Utopia? Forse, ma l’Organizzazione Internazionale del
Lavoro suggerisce anche iniziative poco costose per sostenere i
lavoratori più fragili, iniziative che pur non dando piena risposta alla
sollecitazione di Papa Francesco, aiutano a superare le difficoltà
create dal lockdown. Ad esempio sovvenzionando il mercato dei generi
alimentari affinché tutti possano comprare almeno gli alimenti di base. I
paesi del Nord potrebbero facilitare una scelta in tal senso attivando
una linea di cooperazione appositamente dedicata, ricordandosi che
quando la povertà si fa prepotente, altri due mostri rialzano la testa:
la schiavitù e il lavoro minorile. La schiavitù come conseguenza
dell’indebitamento e il lavoro minorile come tentativo per integrare i
ridotti guadagni degli adulti.
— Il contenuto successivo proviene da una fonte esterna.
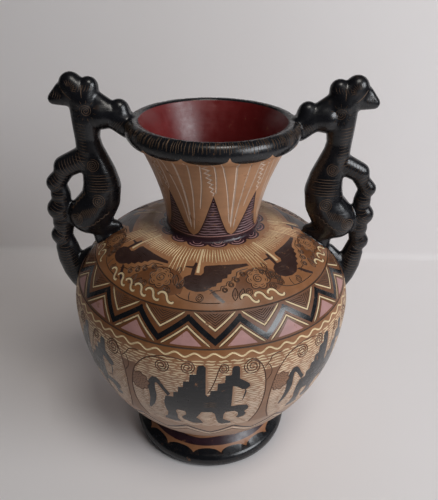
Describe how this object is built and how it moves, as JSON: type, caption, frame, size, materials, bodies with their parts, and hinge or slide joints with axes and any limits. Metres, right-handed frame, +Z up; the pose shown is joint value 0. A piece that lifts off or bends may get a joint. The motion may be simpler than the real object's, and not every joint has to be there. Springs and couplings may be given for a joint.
{
  "type": "two-handled amphora",
  "caption": "Hollow footed amphora with a wide belly, flaring neck, rolled lip and animal-shaped handles on both sides.",
  "frame": {"origin": "centre of the foot's underside, on the turning axis", "axes": "+Z up along the turning axis, handles along +X and -X, front towards -Y"},
  "size_m": [0.3076, 0.269, 0.3867],
  "materials": {
    "terracotta": "burnished coloured slips, scratched through"
  },
  "bodies": {
    "root": {"amphora": "terracotta"}
  },
  "joints": []
}
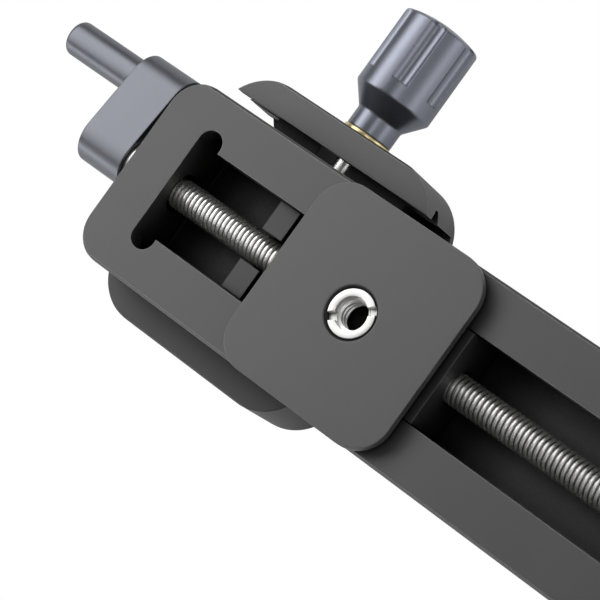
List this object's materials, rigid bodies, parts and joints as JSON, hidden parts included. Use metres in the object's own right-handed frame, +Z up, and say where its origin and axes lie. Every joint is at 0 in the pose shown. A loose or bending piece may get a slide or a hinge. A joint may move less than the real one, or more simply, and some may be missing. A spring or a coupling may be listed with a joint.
{
  "type": "macro focusing rail",
  "caption": "Screw-driven focusing rail with a crank, a square carriage plate with a camera thread, and a quick-release dovetail clamp with a fluted knob.",
  "frame": {"origin": "centre of the tripod socket's mouth in the clamp's underside", "axes": "+X along the rail away from the crank, +Y towards the clamp knob, +Z up through the carriage plate"},
  "size_m": [0.1912, 0.0786, 0.033],
  "materials": {
    "anodised_grey": "satin bead-blasted anodised",
    "anodised_plate": "satin bead-blasted anodised",
    "anodised_dark": "satin anodised",
    "anodised_blue": "semi-gloss anodised blue-grey",
    "anodised_knob": "semi-gloss anodised blue-grey",
    "steel": "turned",
    "bush_steel": "bright",
    "bronze": "sintered, satin",
    "brass": "turned",
    "black_steel": "black oxide",
    "spring_steel": "bright wire",
    "slide_plastic": "matt"
  },
  "bodies": {
    "clamp": {"clamp_base": "anodised_dark", "tripod_bush": "bush_steel", "guide_pins": "steel", "jaw_springs": "spring_steel"},
    "jaw": {"moving_jaw": "anodised_grey"},
    "knob": {"clamp_knob": "anodised_knob", "clamp_screw": "steel", "knob_washer": "brass", "knob_set_screw": "black_steel"},
    "rail": {"rail_body": "anodised_grey", "front_bearing": "bronze", "rear_bearing": "bronze"},
    "spindle": {"lead_screw": "steel", "thrust_washer": "steel", "crank_arm": "anodised_blue", "crank_set_screw": "black_steel", "grip_axle": "steel", "grip_clip": "spring_steel"},
    "grip": {"crank_grip": "anodised_blue"},
    "carriage": {"carriage_plate": "anodised_plate", "carriage_shoe": "anodised_dark", "glide_strips": "slide_plastic", "lead_nut": "brass", "nut_set_screw": "black_steel", "carriage_screws": "black_steel", "camera_bush": "bush_steel"}
  },
  "joints": [
    {"name": "rail_slide", "type": "slide", "parent": "clamp", "child": "rail", "axis": [1, 0, 0], "range_m": [-0.108, 0.002]},
    {"name": "crank_turn", "type": "hinge", "parent": "rail", "child": "spindle", "pos_m": [-0.0261, 0, 0.02055], "axis": [1, 0, 0], "range_deg": [-26300, 7220]},
    {"name": "carriage_slide", "type": "slide", "parent": "rail", "child": "carriage", "axis": [1, 0, 0], "range_m": [-0.02, 0.073]},
    {"name": "grip_spin", "type": "hinge", "parent": "spindle", "child": "grip", "pos_m": [-0.0445, 0.01297, 0.01873], "axis": [1, 0, 0], "continuous": true},
    {"name": "jaw_slide", "type": "slide", "parent": "clamp", "child": "jaw", "axis": [0, 1, 0], "range_m": [-0.0048, 0.0008], "deforming": ["jaw_springs"]},
    {"name": "knob_turn", "type": "hinge", "parent": "jaw", "child": "knob", "pos_m": [-0.0004, 0.035, 0.0054], "axis": [0, 1, 0], "range_deg": [-2170, 365]}
  ],
  "couplings": [
    {"joint": "crank_turn", "follows": "carriage_slide", "rad_per_m": -6283.2},
    {"joint": "knob_turn", "follows": "jaw_slide", "rad_per_m": 7854}
  ]
}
L’Oil stima che a causa della crisi
provocata dal Covid, quest’anno altri 42–66 milioni di bambini
potrebbero essere inghiottiti dalla miseria estrema, aggiungendosi ai
386 milioni che già versavano in questa condizione nel 2019.
E nel
frattempo non dobbiamo dimenticare che in molti paesi del Sud neanche i
lavoratori formali sono stati sostenuti. Lavoratori verso i quali
abbiamo degli obblighi perché producono le nostre scarpe, le nostre
camicie, i nostri computer. Lavoratori inseriti in filiere produttive
talvolta al servizio esclusivo dei grandi marchi dell’abbigliamento,
dell’informatica, dell’alimentazione. Il lockdown ha provocato
sospensioni di massa in paesi come il Bangladesh, il Vietnam, la
Cambogia, ma anche Serbia, Albania e altri paesi dell’Europa dell’Est.
Nei loro confronti i grandi marchi dovrebbero mettersi una mano sulla
coscienza, ricordarsi dei tanti profitti che hanno potuto realizzare
grazie al lavoro duro e malpagato effettuato dai lavoratori di questi
paesi e accettare di indennizzarli per la sospensione delle commesse. I
loro bilanci non ne risentirebbero, mentre si scriverebbe una nuova
pagina nella storia dei diritti dei lavoratori a livello globale.